I recognize that government agencies with responsibility for conducting fatality investigations have a primary objective: to identify the circumstances that led to the loss of life. In the case of the CSB, it is also to make recommendations to relevant organizations to address those circumstances and prevent them from occurring again.

I believe that including the victims’ names in the CSB’s reports is appropriate and would be meaningful. Acknowledging the victims by name is a good place to start.

[June 25, 2014:  The CSB’s final report of the Tesoro investigation was released in May 2014. It includes a dedication to the seven workers killed in the explosion and fire.]

6 thoughts on “Putting names to the numbers of workplace fatality victims

  1. Very interesting article, Celeste, that has provoked a lot of discussion within the CSB. The original policy dates all the back to 1998 and the establishment of the agency. However, we will give it a second look in light of your article and the practices of various other agencies and organizations.

  2. In case anyone missed that first-person collective pronoun, Daniel Horowitz is the Managing Director of the U.S. Chemical Safety and Hazard Investigation Board, on K Street.

  3. Tammy and Peter (both of whom I have the priveledge of knowing) have it right. As Stalin said, “if I kill your family, it’s a tragedy, if I kill 20 million, it’s a statistic”. Our loved ones are not numbers and they are not statistics, they are who we come from, the links from our present to our past.
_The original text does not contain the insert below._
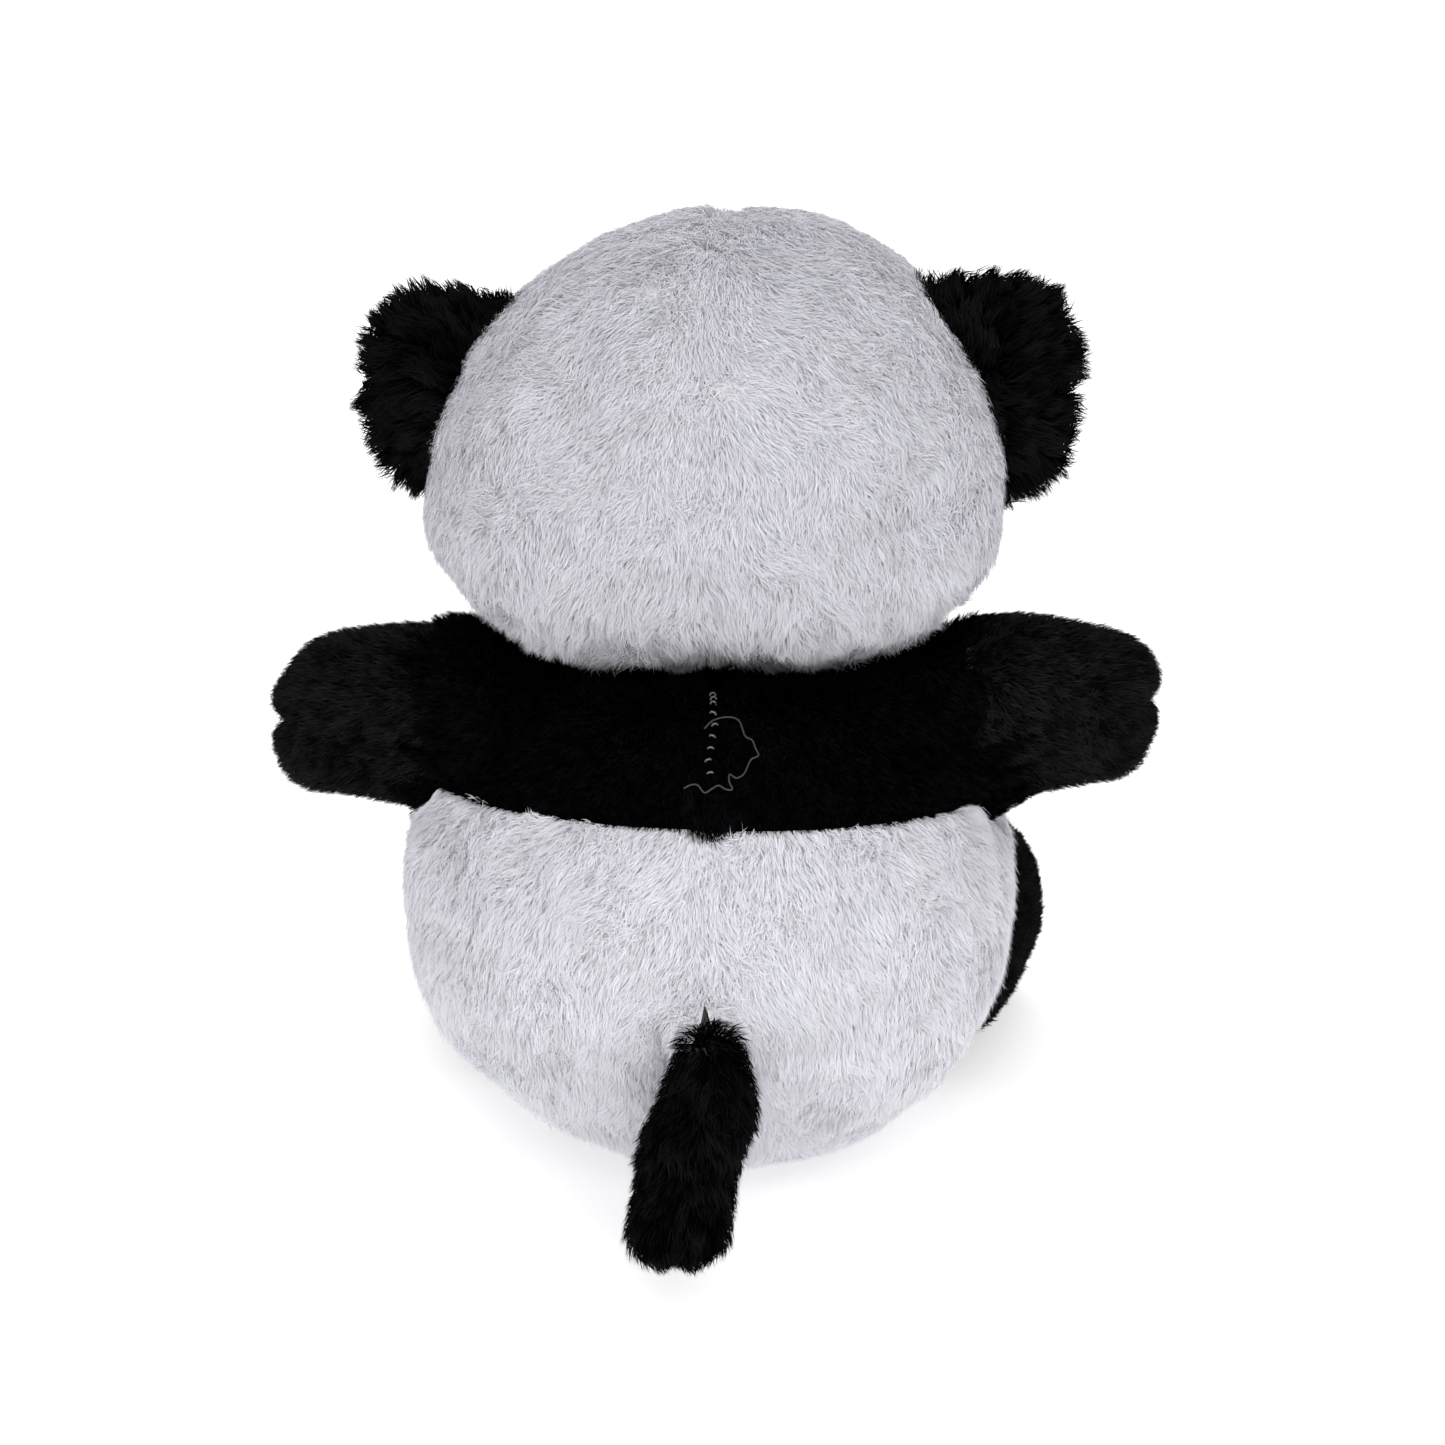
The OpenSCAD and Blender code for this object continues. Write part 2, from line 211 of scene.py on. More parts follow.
def fill_out(form, seam_distance, pressure, most):
    """Blender's cloth, under pressure and held along the seams. It moves a skin by less than a
    millimetre: the fullness comes from each form's own shape and from the grooves."""
    mesh = bpy.data.meshes.new("stuffed_skin")
    mesh.from_pydata(form.points.tolist(), [], form.tris.tolist())
    skin = bpy.data.objects.new("stuffed_skin", mesh)
    bpy.context.scene.collection.objects.link(skin)
    held = skin.vertex_groups.new(name="seams")
    for index in np.flatnonzero(seam_distance < SEAM_HELD):
        held.add([int(index)], 1.0, "REPLACE")
    cloth = skin.modifiers.new("cloth", "CLOTH")
    cloth.settings.quality = 5
    cloth.settings.mass = 0.2
    cloth.settings.tension_stiffness = cloth.settings.compression_stiffness = 12
    cloth.settings.bending_stiffness = 0.6
    cloth.settings.use_pressure = True
    cloth.settings.uniform_pressure_force = pressure
    cloth.settings.vertex_group_mass = "seams"
    cloth.settings.pin_stiffness = 1
    cloth.settings.effector_weights.gravity = 0
    cloth.collision_settings.use_collision = False
    for moment in range(1, CLOTH_STEPS + 1):
        bpy.context.scene.frame_set(moment)
    blown = skin.evaluated_get(bpy.context.evaluated_depsgraph_get()).to_mesh()
    moved = np.zeros(len(form.points) * 3)
    blown.vertices.foreach_get("co", moved)
    shift = moved.reshape(-1, 3) - form.points
    far = np.linalg.norm(shift, axis=1, keepdims=True)
    form.points += shift * np.minimum(1, most / np.maximum(far, 1e-9))
    bpy.data.objects.remove(skin)
    bpy.context.scene.frame_set(1)


# ---------------------------------------------------------------- meshes

def build_mesh(name, points, tris, normals, tones, tips, slots):
    """One mesh of triangles with its own normals, and two numbers at each point: tone and tip."""
    mesh = bpy.data.meshes.new(name)
    mesh.vertices.add(len(points))
    mesh.vertices.foreach_set("co", np.ascontiguousarray(points, np.float32).ravel())
    mesh.loops.add(len(tris) * 3)
    mesh.loops.foreach_set("vertex_index", np.ascontiguousarray(tris, np.int32).ravel())
    mesh.polygons.add(len(tris))
    mesh.polygons.foreach_set("loop_start", np.arange(0, len(tris) * 3, 3, dtype=np.int32))
    mesh.polygons.foreach_set("material_index", np.ascontiguousarray(slots, np.int32))
    mesh.update()
    mesh.validate()
    for label, values in (("tone", tones), ("tip", tips)):
        layer = mesh.attributes.new(label, "FLOAT", "POINT")
        layer.data.foreach_set("value", np.ascontiguousarray(values, np.float32))
    mesh.shade_smooth()
    mesh.normals_split_custom_set_from_vertices(normals.tolist())
    return mesh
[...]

We don’t grieve over numbers, give us the names.

  4. Does OSHA have anything like the MSHA library with names of fatalities of workplace accidents and investigation reports? Letters are sent to the next of kin with copies of the citations, if any. But I believe the reports are destroyed five years after the case is closed.

  5. OSHA does not have an archive, on-line or otherwise, of inspection information on each fatality. (OSHA does not produce investigation reports like MSHA.) OSHA does a post-fatality inspection. If someone wanted a “report” of the inspection, they’d have to FOIA OSHA for the case file. Those records are maintained by the area office that conducted the inspection.